Pick out every line that holds the string "behind" and copy it.

DATA SECTION:
□ □ □ □ □
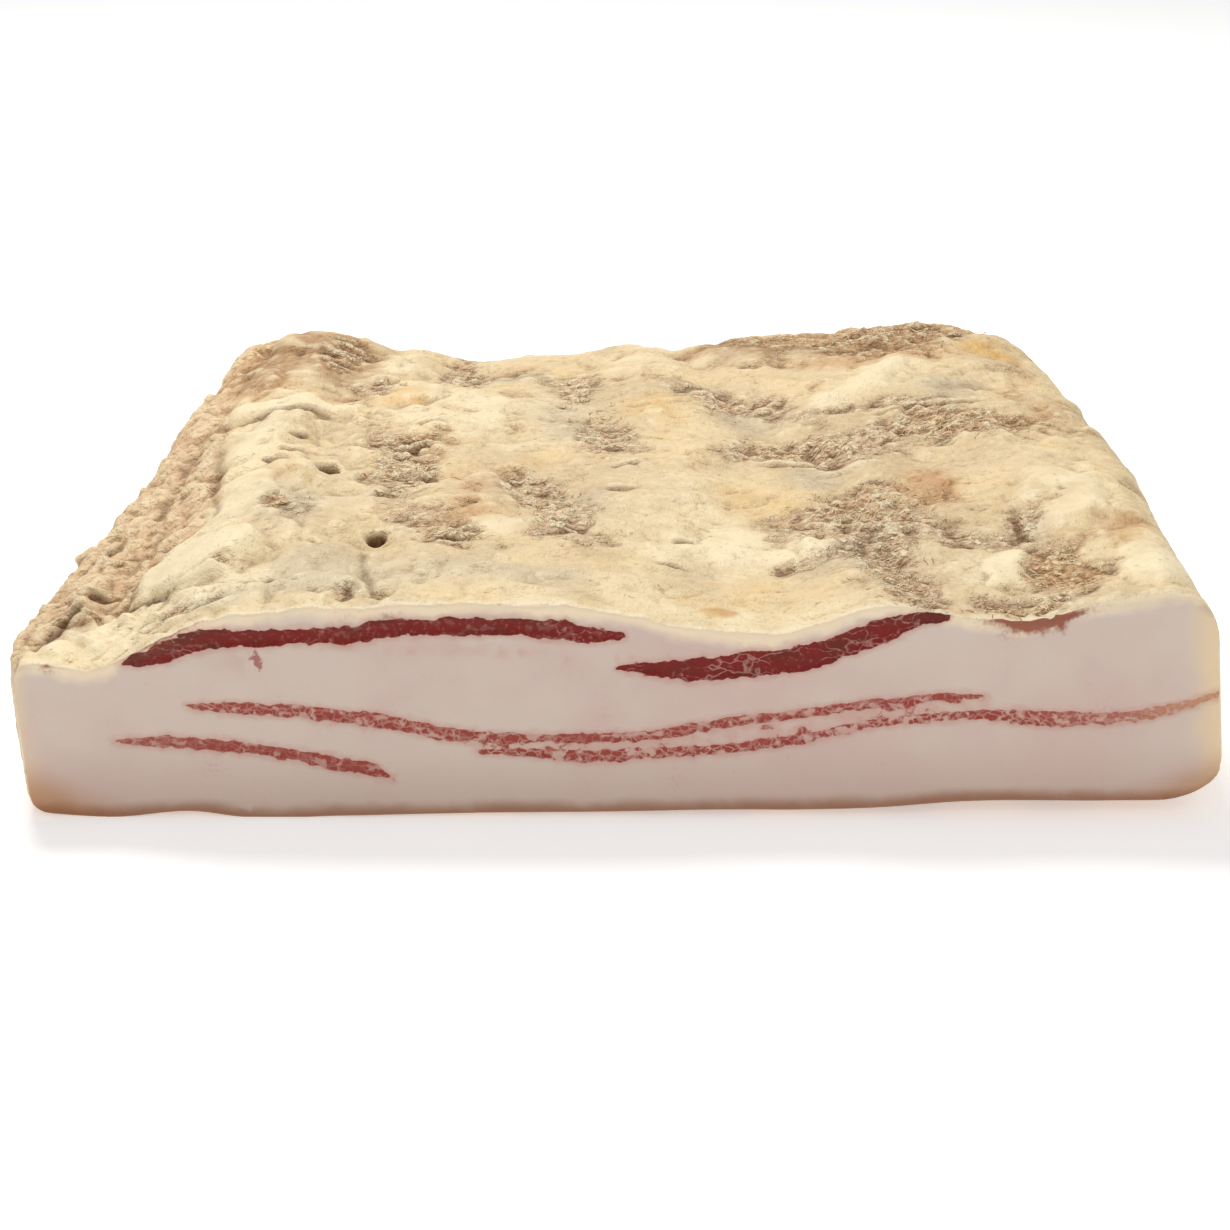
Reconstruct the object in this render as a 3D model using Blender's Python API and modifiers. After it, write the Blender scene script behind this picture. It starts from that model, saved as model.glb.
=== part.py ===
"""A slab of flat-cured pancetta, cut clean across its front.

The slab is one body of fat with a dried, hilly upper side, rounded dried sides and a flat
underside. Five layers of lean meat run through it from the cut face to the far side.

Frame: +Z up, +X to the right of the cut face, +Y into the slab. The origin is the middle of
the slab's box on the surface that it lies on. Sizes below are millimetres.
"""

import bmesh
import bpy
import numpy as np

MM = 0.001

# Middle of the slab in plan, in the coordinates used below, where the origin is put
MIDDLE_X, MIDDLE_Y = -0.3, 1.25

# Plan of the slab, as (position, value) stations along each side
CUT_Y = -110.4
LEFT_SIDE = [(-110, -131), (-95, -134), (-78, -135.5), (-50, -133), (-15, -128), (30, -122.5), (112, -115)]
RIGHT_SIDE = [(-110, 132), (-70, 132), (-20, 133.5), (5, 133.5), (30, 132), (58, 130), (88, 128), (112, 126)]
FAR_SIDE = [(-120, 110), (-95, 112), (-75, 110), (-40, 104), (-10, 105), (35, 107), (80, 112), (120, 105)]

# Height of the upper side along the cut and along the far side, left to right
CUT_CREST = [
    (-131, 36.3), (-122, 36.1), (-113, 35.2), (-106, 37.8), (-100, 41.3), (-89, 46.6), (-78, 48.9),
    (-60, 49.4), (-40, 50.8), (-25, 50.8), (-3, 49.2), (14, 45.9), (27, 44.3), (37, 44.5), (46, 47.1),
    (54, 49.9), (61, 50.1), (72, 48.3), (91, 47.8), (106, 50.8), (120, 53.3), (133, 53.3),
]
FAR_CREST = [
    (-121, 47), (-96, 50.5), (-82, 51), (-73, 49.5), (-55, 47), (-40, 46), (-22, 46), (7, 50),
    (37, 51.5), (61, 52), (79, 54), (97, 54), (112, 52), (125, 49),
]

# Rounding of the edges: how far it reaches in from the side
ROUND_LEFT_TOP, ROUND_LEFT_BOTTOM = 5.0, 6.0
ROUND_RIGHT_TOP, ROUND_RIGHT_BOTTOM = 10.0, 17.0
ROUND_FAR = 8.0
# How far it reaches down from the upper side or up from the underside, as shares of the height
ROUND_DOWN_LEFT, ROUND_DOWN_RIGHT = 0.13, 0.22
ROUND_UP_LEFT, ROUND_UP_RIGHT = 0.14, 0.22
# How much the right side leans out towards the underside, and the left side in
LEAN_RIGHT, LEAN_LEFT = 5.5, 1.5

# Underside: it lies flat, lifts towards the right and is a little wavy behind the cut
LIFT = [(38, 0), (60, 1.0), (85, 2.2), (105, 3.2), (133, 4.2)]
CUT_LIFT = [
    (-131, 1.2), (-112, 0), (-94, 1.4), (-83, 0), (-60, 0.3), (-30, 1.0), (0, 1.3), (23, 1.8),
    (41, 1.8), (58, 2.3), (76, 3.8), (105, 4.0), (133, 4.2),
]
CUT_LIFT_REACH = 22.0

# Hills and hollows of the upper side: middle x, y, half widths along x and y, turn, height
HILLS = {
    "smooth bulge at the front left": (-94, -68, 19, 22, 0, 2.4),
    "far left corner": (-92, 92, 22, 15, 0, 1.6),
    "yellow hill": (-38, 42, 22, 26, 8, 2.4),
    "dip in the far edge": (-42, 88, 13, 17, 0, -3.2),
    "hollow left of the middle": (-52, -14, 13, 20, -10, -1.6),
    "hollow in the middle": (-18, -21, 12, 26, 14, -2.0),
    "hollow behind the middle": (-3, 30, 8, 24, 8, -1.8),
    "plateau": (14, -30, 16, 60, 0, 1.2),
    "hollow at the front right": (98, -92, 12, 13, 0, -2.2),
    "pale bulge on the right": (108, -34, 15, 26, 0, 2.0),
    "ridge on the right": (86, 18, 12, 40, 24, 1.6),
    "far right crest": (84, 92, 24, 14, 0, 1.6),
}

# Troughs that run from the cut to the far side: (y, x) stations, half width, depth
TROUGHS = {
    "trough with the holes": ([(-110, -52), (-57, -57), (-4, -73), (50, -76), (110, -66)], 6, 2.4),
    "diagonal trough": ([(-110, 70), (-70, 60), (-18, 54), (28, 39), (80, 24), (110, 16)], 8, 3.0),
    "crease by the left border": ([(-110, -121), (-60, -116), (0, -112), (60, -106), (110, -100)], 3.5, 2.0),
}
BORDER_WIDTH, BORDER_DROP = 17.0, 5.0

# Grid of the slab before its triangles are thinned out, and the share of them that stays
SLICES_X, SLICES_Y, SLICES_Z = 84, 70, 14
KEPT_TRIANGLES = 0.16

# Lean layers at the cut, as (x, underside, upper side) stations.
# Each one goes on to the far side: its left and right ends move sideways by drift, it follows
# the upper side's hills by the share given, and it sinks a little on the way.
LEAN_LAYERS = {
    "lean_upper_left": {
        "cut": [
            (-106, 36.6, 37.4), (-96, 37.5, 41.6), (-89, 40, 44.2), (-78, 41.2, 44.8), (-66, 41.5, 45),
            (-57, 41.5, 45.4), (-50, 43.2, 47.4), (-34, 43.8, 47.3), (-20, 43.7, 47.6), (-9, 42.4, 46.4),
            (-3, 42.2, 44.9), (2, 43, 44),
        ],
        "drift": (14, -3),
        "sink": 2.5,
        "follow": 1.0,
    },
    "lean_upper_right": {
        "cut": [
            (1, 35.6, 36.4), (9, 34.2, 37.4), (16, 32.6, 37.6), (25, 33.8, 39.2), (35, 34.4, 40.3),
            (44, 36, 42.2), (52, 39.6, 45.2), (58, 42, 47.6), (64, 45, 48.6), (70, 47, 50),
        ],
        "drift": (2, -38),
        "sink": 0.0,
        "follow": 1.0,
    },
    "lean_middle_upper": {
        "cut": [
            (-93, 26.8, 27.4), (-84, 25.2, 28), (-68, 24.4, 27), (-51, 21.9, 25.2), (-40, 19.3, 22.6),
            (-28, 18.2, 20.7), (-10, 18, 20.2), (8, 18.7, 21), (22, 21.6, 23.8), (37, 23.6, 25.8),
            (56, 26.5, 28.5), (72, 28.3, 30.2), (81, 28.8, 29.5),
        ],
        "drift": (-2, -3),
        "sink": 0.0,
        "follow": 0.5,
    },
    "lean_middle_lower": {
        "cut": [
            (-30, 15.6, 16.6), (-18, 15, 17), (-6, 13.4, 16.3), (10, 14.6, 17), (27, 15.9, 18.2),
            (43, 18.5, 20.8), (58, 22.3, 24.5), (78, 24, 26.2), (92, 22.2, 26), (108, 22.6, 25.2),
            (120, 24.8, 27.2), (129, 28.6, 30), (140, 30, 31),
        ],
        "drift": (0, 0),
        "sink": 0.0,
        "follow": 0.5,
    },
    "lean_lower_left": {
        "cut": [
            (-109, 18.4, 19), (-99, 17.2, 20), (-84, 16, 18.6), (-70, 14, 16.6), (-60, 11.2, 14.6),
            (-53, 10, 13.4), (-49, 9.2, 10),
        ],
        "drift": (4, 6),
        "sink": 0.0,
        "follow": 0.3,
    },
}
LAYER_ROWS = 6
LAYER_LENGTH = 222.0
LAYER_OVERRUN = 6.0
SINK_REACH = 35.0
LEAN_GAP = 0.35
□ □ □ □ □
RESULT OF THIS TASK:
Reconstruct the object in this render as a 3D model using Blender's Python API and modifiers. After it, write the Blender scene script behind this picture. It starts from that model, saved as model.glb.
# Underside: it lies flat, lifts towards the right and is a little wavy behind the cut
    "hollow behind the middle": (-3, 30, 8, 24, 8, -1.8),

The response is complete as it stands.